Basically the PhD students are positing the thesis that playing music as a CAREER, is basically a path to mental illness and despair, unless of course you are Elton John, Radiohead, Roger Water or Ted Nugent.
In a wider context, the ultra-competitve, and 'only the BEST and most GIFTRED and CHOSEN' rise to the top nature of the music industry has now completed permeated modern capitalism via the 'Gig industry' ie: you only get paid per gig, and only then, based on how many punters you can pull to your gig.
Despite the 'democratisation' or the 'music industry', I wouldn't call it that, more like a mafia-style cabal with NO unionisation, steady wages and definitely ZERO health care, being a muso only aides the rich and chosen.

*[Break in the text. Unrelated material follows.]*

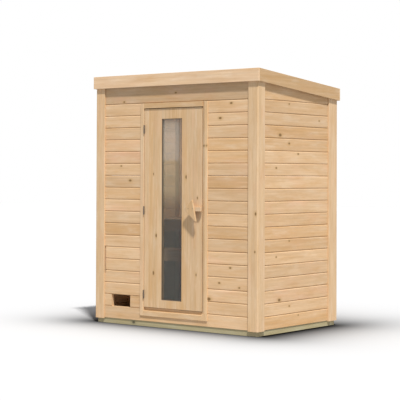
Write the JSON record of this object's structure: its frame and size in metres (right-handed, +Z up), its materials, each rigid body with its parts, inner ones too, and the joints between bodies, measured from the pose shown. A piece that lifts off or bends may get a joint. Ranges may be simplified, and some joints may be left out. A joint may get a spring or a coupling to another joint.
{
  "type": "outdoor sauna cabin",
  "caption": "Small outdoor sauna cabin of solid planks between corner posts, with a glazed side-hung door, a low vent opening and a roof that falls to the rear.",
  "frame": {"origin": "on the ground under the middle of the cabin, at the underside of the middle floor joist", "axes": "+X to the right as seen facing the door, +Y to the rear, +Z up"},
  "size_m": [2.006, 1.388, 2.412],
  "materials": {
    "spruce_boards": "planed, untreated",
    "spruce_joinery": "planed, untreated",
    "inside_wood": "planed, untreated",
    "treated_wood": "pressure treated",
    "door_glass": "clear toughened",
    "hinge_metal": "dark, satin",
    "roof_felt": "mineral felt"
  },
  "bodies": {
    "cabin": {"base_beam_front": "treated_wood", "base_beam_left": "treated_wood", "base_beam_rear": "treated_wood", "base_beam_right": "treated_wood", "bench_ledgers": "inside_wood", "corner_post_front_left": "spruce_boards", "corner_post_front_right": "spruce_boards", "corner_post_rear_left": "spruce_boards", "corner_post_rear_right": "spruce_boards", "door_head": "spruce_joinery", "door_jamb_left": "spruce_joinery", "door_jamb_right": "spruce_joinery", "door_sill": "spruce_joinery", "door_stops": "spruce_joinery", "fascia_front": "spruce_boards", "fascia_left": "spruce_boards", "fascia_rear": "spruce_boards", "fascia_right": "spruce_boards", "floor_boards": "inside_wood", "floor_joists": "treated_wood", "front_wall_left": "spruce_boards", "front_wall_over_door": "spruce_boards", "front_wall_right": "spruce_boards", "front_wall_under_door": "spruce_boards", "front_wall_vent_board": "spruce_boards", "front_wall_vent_foot": "spruce_boards", "hinge_frame_halves": "hinge_metal", "left_wall": "spruce_boards", "lower_bench": "inside_wood", "rear_wall": "spruce_boards", "right_wall": "spruce_boards", "roof_boards": "inside_wood", "roof_felt": "roof_felt", "roof_rafters": "inside_wood", "upper_bench": "inside_wood"},
    "door": {"door_glass": "door_glass", "door_glazing_beads": "spruce_joinery", "door_handle_block": "spruce_joinery", "door_handle_plate": "spruce_joinery", "door_inner_grip": "inside_wood", "door_rail_bottom": "spruce_joinery", "door_rail_top": "spruce_joinery", "door_stile_left": "spruce_joinery", "door_stile_right": "spruce_joinery", "hinge_door_halves": "hinge_metal"}
  },
  "joints": [
    {"name": "door_hinge", "type": "hinge", "parent": "cabin", "child": "door", "pos_m": [-0.36, -0.6625, 1.109], "axis": [0, 0, -1], "range_deg": [0, 105]}
  ]
}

Personally as an 80-90s 'indie kid' we KNEW the music industry was BULLSHIT and a SCAM, and followed a DIY ethic via the american hardcore and C86 groups. Kid's follow that model, don't be a careerist wanker, make your music and fuck the rest, success will find you.
The book took me so long to read as it's basically a thesis and I would read it at bedtime as a sleeping aide.
Anyway the book is an important document, but your typical muso would prefer to read a Lester Bangs book.
If you’re a musician or you care for someone that’s trying to make it in the music industry, I bet you to read this. This book articulates so much of what we can often feel ashamed to admit, particularly when we’re following a career we supposedly love. Thank you Sally Anne Gross and George Musgrave for such a huge service to the music industry.
a very good insight into the way in which the music industry environment/practices can effect the mental health of musicians, would defiantly recommend!
Informative and interesting for the most part, gave me a new perspective of my position in the music industry. However it's very much an academic read which made it a bit of a slog.